FLAC, first introduced in 2001, is opening up a whole new world of high-end, high-resolution audio for enthusiasts: 24-bit digital has a theoretical resolution of 144dB (compared to around 96dB in CD’s 16-bit) which is more than enough, given that 130dB is the threshold of pain for the human ear. That means you can get ever closer to the master-tape used in the studio, as well as gaining all the information made possible by the greater data-rates of these high-resolution files: Albert Yong says ‘The difference is in the detail. Sounds generally are more open, and there is an extra level of airiness in the music. Voice and instruments sound closer to live, and more dynamic as well.’
While you can use computer software to rip your CDs into FLAC, there’s also a growing number of sites offering downloads at CD quality and beyond including Society of Sound. We’ve structured our site to make downloading FLAC a breeze. Once you’re signed up as a member you get free albums every month to download; it’s just a matter of downloading a zip file, unzipping it into whichever folder you want on your computer or storage device, and then playing your music using your choice of player software.
If you’re looking to build up a FLAC library of your existing CD collection, then a good starting point for ripping is Exact Audio Copy or dBpowerAMP. These are freely downloadable applications for Windows, commonly thought to be the best sounding and most bug-free. Mac Users can try Max, MacFlac or X Lossless Decoder.
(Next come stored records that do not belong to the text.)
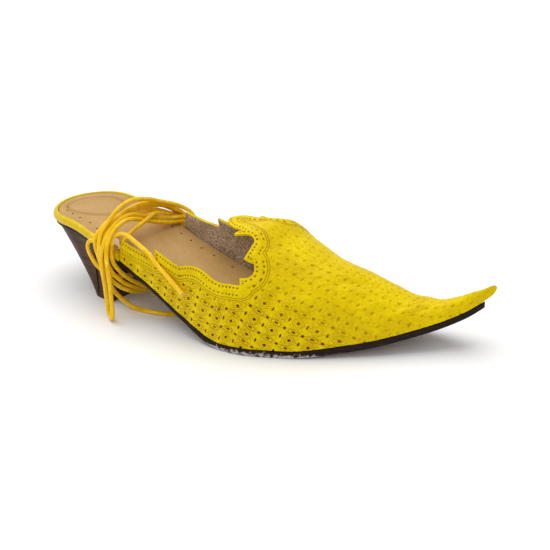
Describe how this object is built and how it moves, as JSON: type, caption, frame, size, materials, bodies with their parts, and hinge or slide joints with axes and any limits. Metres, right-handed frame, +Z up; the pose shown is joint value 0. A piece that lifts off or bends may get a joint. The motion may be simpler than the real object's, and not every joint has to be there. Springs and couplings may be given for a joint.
{
  "type": "leather slipper",
  "caption": "Backless pointed leather slipper with a low raked heel, a curled toe, a leaf-shaped collar and a thin lace wound round its waist.",
  "frame": {"origin": "on the floor, under the middle of the shoe's box without its lace", "axes": "+X to the toe, +Y to the inner side of the foot, +Z up"},
  "size_m": [0.2734, 0.0942, 0.0608],
  "materials": {
    "yellow_leather": "dyed lemon yellow, satin, punched and embossed",
    "lace_leather": "golden yellow, polished",
    "insole_leather": "natural tan, smooth and matte",
    "sole_leather": "dark brown edge, scuffed",
    "heel_stack": "stacked brown layers, waxed"
  },
  "bodies": {
    "root": {"outsole": "sole_leather", "heel": "heel_stack", "insole": "insole_leather", "heel_rand": "yellow_leather", "upper": "yellow_leather", "lace_coil": "lace_leather", "lace_end": "lace_leather", "lace_hanging_loop": "lace_leather", "lace_low_loop": "lace_leather", "lace_heel_loop": "lace_leather"}
  },
  "joints": []
}
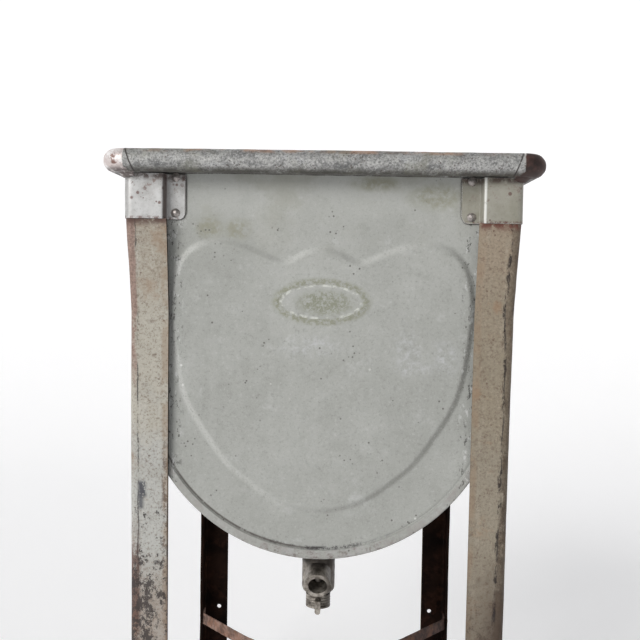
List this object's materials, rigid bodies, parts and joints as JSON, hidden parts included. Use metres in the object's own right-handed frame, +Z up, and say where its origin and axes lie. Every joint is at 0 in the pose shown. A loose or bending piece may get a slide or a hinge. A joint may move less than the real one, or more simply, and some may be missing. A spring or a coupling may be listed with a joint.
{
  "type": "half-round metal wash tank on legs",
  "caption": "Half-round sheet-metal wash tank with rolled rim, riveted corner sockets, angle-iron legs with crossed strip braces and a drain cock.",
  "frame": {"origin": "on the floor under the middle of the tank", "axes": "+Z up, Y along the tank with the drain at the -Y end, X across it"},
  "size_m": [0.4908, 0.6584, 0.881],
  "materials": {
    "galvanised_sheet": "weathered galvanised sheet, dull grey with stains, pits and white chips",
    "cast_cap": "worn plated casting, rusting",
    "rivet_steel": "dull steel",
    "pipe_steel": "plain steel pipe inside the rim",
    "painted_leg": "tan-grey paint, speckled and edged with rust",
    "rusted_strip": "rusted mild steel strip",
    "drain_brass": "tarnished, pewter-grey cast brass",
    "seal_rubber": "black rubber"
  },
  "bodies": {
    "stand": {"leg_front_left": "painted_leg", "leg_front_right": "painted_leg", "leg_rear_left": "painted_leg", "leg_rear_right": "painted_leg", "cross_brace_lower": "rusted_strip", "cross_brace_upper": "rusted_strip", "brace_leg_rivets": "rusted_strip", "brace_centre_rivet": "rusted_strip"},
    "tub": {"tub_shell": "galvanised_sheet", "front_end_panel": "galvanised_sheet", "rear_end_panel": "galvanised_sheet", "corner_cap_front_left": "cast_cap", "leg_socket_front_left": "galvanised_sheet", "socket_rivets_front_left": "rivet_steel", "corner_cap_front_right": "cast_cap", "leg_socket_front_right": "galvanised_sheet", "socket_rivets_front_right": "rivet_steel", "corner_cap_rear_left": "cast_cap", "leg_socket_rear_left": "galvanised_sheet", "socket_rivets_rear_left": "rivet_steel", "corner_cap_rear_right": "cast_cap", "leg_socket_rear_right": "galvanised_sheet", "socket_rivets_rear_right": "rivet_steel", "rim_pipe_front": "pipe_steel", "rim_pipe_rear": "pipe_steel", "rim_pipe_left": "pipe_steel", "rim_pipe_right": "pipe_steel", "drain_flange": "drain_brass", "drain_gasket": "seal_rubber", "drain_locknut": "drain_brass", "valve_body": "drain_brass"},
    "plug": {"valve_plug": "drain_brass", "valve_knob": "drain_brass", "knob_screw": "rivet_steel"}
  },
  "joints": [
    {"name": "tub_lift", "type": "slide", "parent": "stand", "child": "tub", "axis": [0, 0, 1], "range_m": [0, 0.08]},
    {"name": "valve_turn", "type": "hinge", "parent": "tub", "child": "plug", "pos_m": [0, -0.215, 0.372], "axis": [0, 0, -1], "range_deg": [0, 90]}
  ]
}
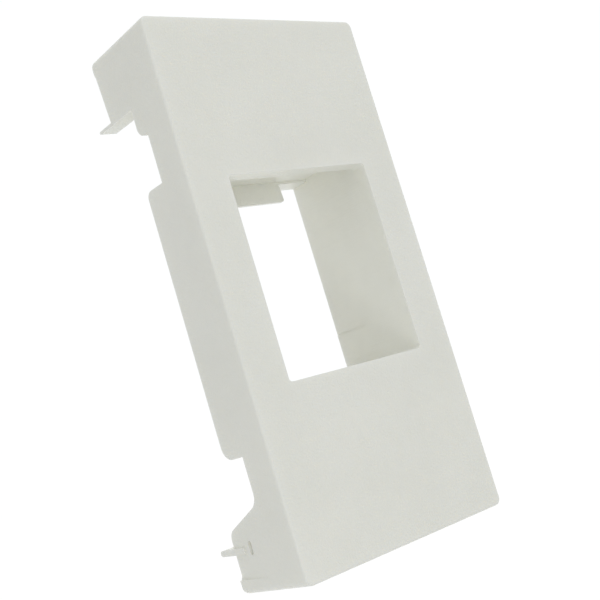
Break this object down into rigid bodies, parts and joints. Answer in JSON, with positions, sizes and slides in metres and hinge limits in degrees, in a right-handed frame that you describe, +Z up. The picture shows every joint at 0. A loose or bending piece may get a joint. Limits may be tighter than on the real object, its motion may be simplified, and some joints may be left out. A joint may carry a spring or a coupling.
{
  "type": "keystone adapter",
  "caption": "Half-width wall-frame insert with a keystone window: a moulded cover plate with a notched skirt and a rear channel that holds a data or fibre jack.",
  "frame": {"origin": "centre of the cover plate's front face", "axes": "+Z up along the 45 mm length, latch catch uppermost; +Y rearward from the front face into the wall; +X to the right as seen from the front"},
  "size_m": [0.0226, 0.0099, 0.045],
  "materials": {
    "moulded_plastic": "fine matte off-white moulded plastic"
  },
  "bodies": {
    "root": {"adapter_body": "moulded_plastic"}
  },
  "joints": []
}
To play the music, there’s a range of software players available, though as you’re using FLAC you’ll find neither iTunes nor Windows Media Player will handle the files directly, so you may have to use a modification to those programs or convert the files to play them. Fluke, for example, is a freeware program that works as ‘plug in’ for iTunes (Mac platform), but it can be buggy.
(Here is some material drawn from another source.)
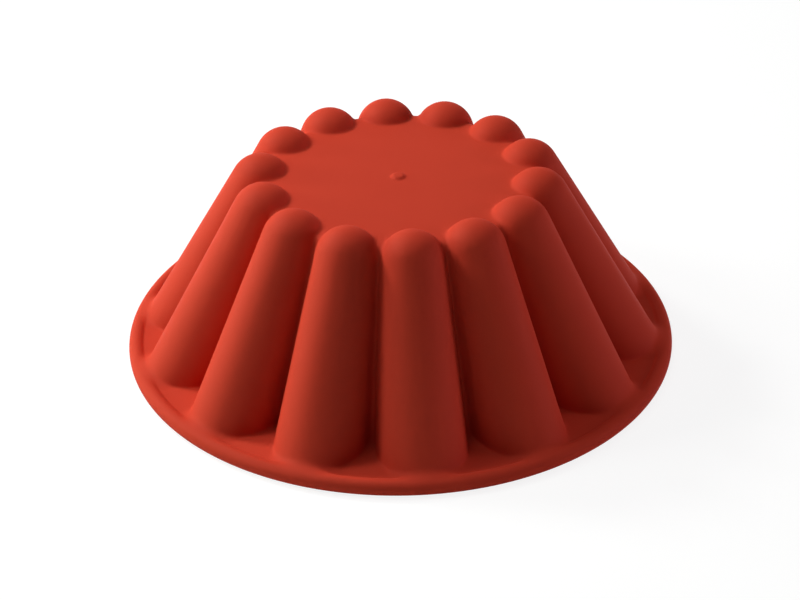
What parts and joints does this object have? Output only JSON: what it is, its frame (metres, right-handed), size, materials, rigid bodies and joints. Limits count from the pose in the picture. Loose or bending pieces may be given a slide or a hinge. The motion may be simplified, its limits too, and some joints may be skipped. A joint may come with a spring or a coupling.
{
  "type": "brioche mould",
  "caption": "Round fluted silicone brioche mould standing upside down on its beaded rim, with dome-ended flutes around a flat base disc and a hollow fluted cavity.",
  "frame": {"origin": "centre of the rim, on the surface that the rim rests on", "axes": "+Z is the axis of the mould, from the open rim towards the base disc; -Y runs through the middle of a flute"},
  "size_m": [0.24, 0.24, 0.0859],
  "materials": {
    "silicone": "matte",
    "ring_steel": "drawn wire"
  },
  "bodies": {
    "root": {"mould_shell": "silicone", "rim_ring": "ring_steel"}
  },
  "joints": []
}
There are various programs available to convert files to PCM or even Apple Lossless, such as Max for MacOSX, but the best option is probably to use a different player solution, which will play all files in their native format.
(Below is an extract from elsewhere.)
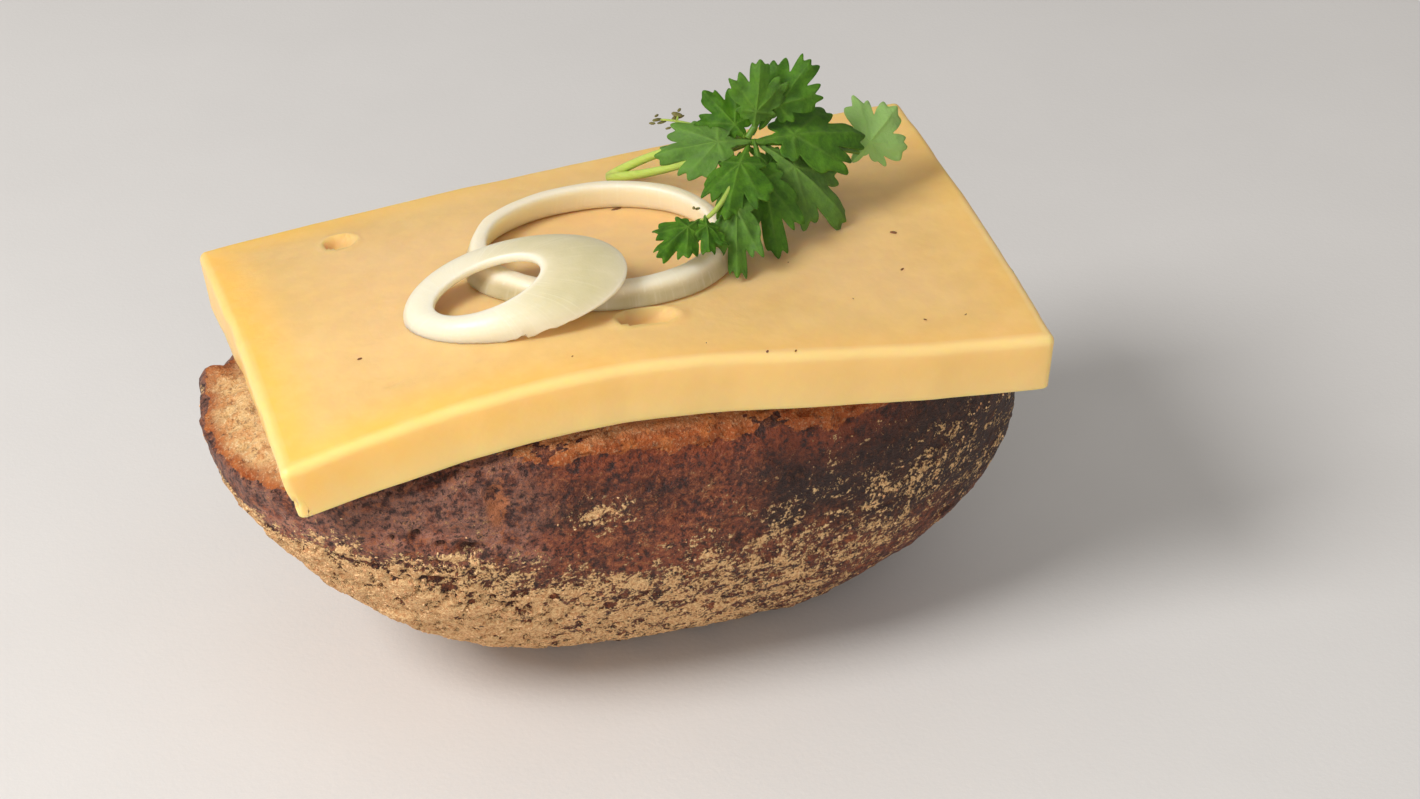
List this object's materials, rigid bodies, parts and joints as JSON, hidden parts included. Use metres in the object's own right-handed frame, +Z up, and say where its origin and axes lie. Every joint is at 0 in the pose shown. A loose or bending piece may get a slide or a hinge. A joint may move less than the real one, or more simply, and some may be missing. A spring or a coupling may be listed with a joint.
{
  "type": "open sandwich",
  "caption": "Open sandwich: half a flour-dusted rye roll under a thick slab of yellow cheese, with onion rings and a sprig of parsley.",
  "frame": {"origin": "centre of the small flat spot on which the domed crust rests", "axes": "+Z up, +X along the cheese towards its right end, -Y the front of the sandwich"},
  "size_m": [0.1089, 0.065, 0.0748],
  "materials": {
    "crust": "rough",
    "cheese": "satin",
    "onion": "satin",
    "parsley": "matte"
  },
  "bodies": {
    "root": {"bread_roll": "crust", "cheese_slice": "cheese", "onion_ring_large": "onion", "onion_ring_small": "onion", "parsley_sprig": "parsley"}
  },
  "joints": []
}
On Windows systems, Winamp can play a wide variety of lie formats, and even burn 16-bit files to CD while other good player packages include Foobar2000, Media Monkey, Vox and Nightingale, the last of these being a ‘forked’ version of the now defunct Songbird package, having an interface very similar to iTunes and capable of playing almost any file you throw at it.
Nightingale is also available for Mac OSX, and like other players will hunt down all the music on your computer and add it to its own library if you require. These programs also allow editing of the ‘metadata’ of your music files – the information used to identify the music – should you find a rip or download doesn’t quite have the information you want about artist, album, track and so on.
Amarra Mini by Sonic Studio is a more sophisticated system that piggybacks on to iTunes, replacing much of its audio code with a superior sounding and more flexible system. Sound is excellent but you pay for it; the basic Junior version which gives FLAC playback up to 24/96 starts at $99.
Audirvana Plus (www.audirvana.com) is another fine application that, like Amarra, shuts down certain parts of your computer to minimise drain on CPU resources, to (so the theory goes) give better sound. There’s a free trial download but you’ll have to pay for the full version. It now offers optional integration with iTunes and is a strong, stable performer. For Mac users, its combination of value and performance is currently hard to beat.
All these programs work as the playback system, but unless you’re happy to listen via your computer’s speakers, or a pair of headphones plugged into it, you’ll need a means of connecting computer to your audio system in order to hear your new high-resolution music collection.
- The simplest way to do this is to take an analogue line output from your computer soundcard. This is likely to have a 3.5mm stereo mini-jack plug, so you’ll need a cable with a 3.5mm stereo plug on one end and a pair of RCA phonos on the other, to connect into a spare line input on your amplifier to system (although systems and amplifiers increasingly have a 3.5mm input on the from for just this purpose. This method will give a reasonable sound, particularly if you have a good quality soundcard, but it’s not ideal – computers are electrically ‘noisy’ environments, and it’s best if at all possible to pipe out the digital signal away from the PC or Mac.
- A range of USB DACs are now available to plug straight into your computer and provide an analogue output. Some provide a line output to connect to a hi-fi system, while others allow headphones to be connected for a truly portable high-resolution system, and there’s now a wide range of digital to analogue converters and even amplifiers with USB inputs. Prices start at about £100, while it’s perfectly possible to spend many times that amount on a DAC or headphone amplifier designed for high-resolution music.
Most of these DACs are powered from the computer, and use an asynchronous USB connection, so the high quality clock onboard will control the computer’s digital datastream. This gives tighter, smoother sound compared to standard asynchronous USB, as a result of lower jitter.
- There’s also a small selection of personal players able to play high-resolution FLAC files (among other formats), should you want to take your music library with you on your travels. The most affordable of these starts from under £200.
- Wireless and network streaming open up much greater flexibility. and also allows the streaming of music without the need to have your computer on all the time. You can copy your entire library to a Network-Attached Storage (or NAS) device, which is basically a hard-disk store designed to connect to your wired or wireless network storage, and which can be accessed by multiple players (either standalone systems or network music players designed to connect to a hi-fi system) on your home network.
Several players can be used at once, each playing different music if required: if you want a whole-house music solution, networking is definitely the way to go. Prices for NAS devices start from under £200 for a simple unit, and players at under £400. And the choice out there keeps on growing, as FLAC music catches on.
However, whichever solution you choose, the sound you achieve will only ever be as good as the quality of the files you’re playing, and that’s why we at Bowers & Wilkins, with almost 50 years’ experience of making top-quality premium loudspeakers, take FLAC very seriously. Not only is it convenient, with its shorter download times and almost bombproof content tagging, it’s also upgradable as high-resolution formats evolve: one label – Norway’s 2L – is already offering 24-bit/352.8kHz FLAC files taken from its original DXD masters.
Bowers & Wilkins’s Albert Yong says that ‘FLAC is as good as it can get for now. I think what it brings is not limited to quality of audio, but the added convenience as well’. And whereas once the choice of high-quality music in high-resolution FLAC was limited, more people aware of what high-resolution music can bring to their listening experience.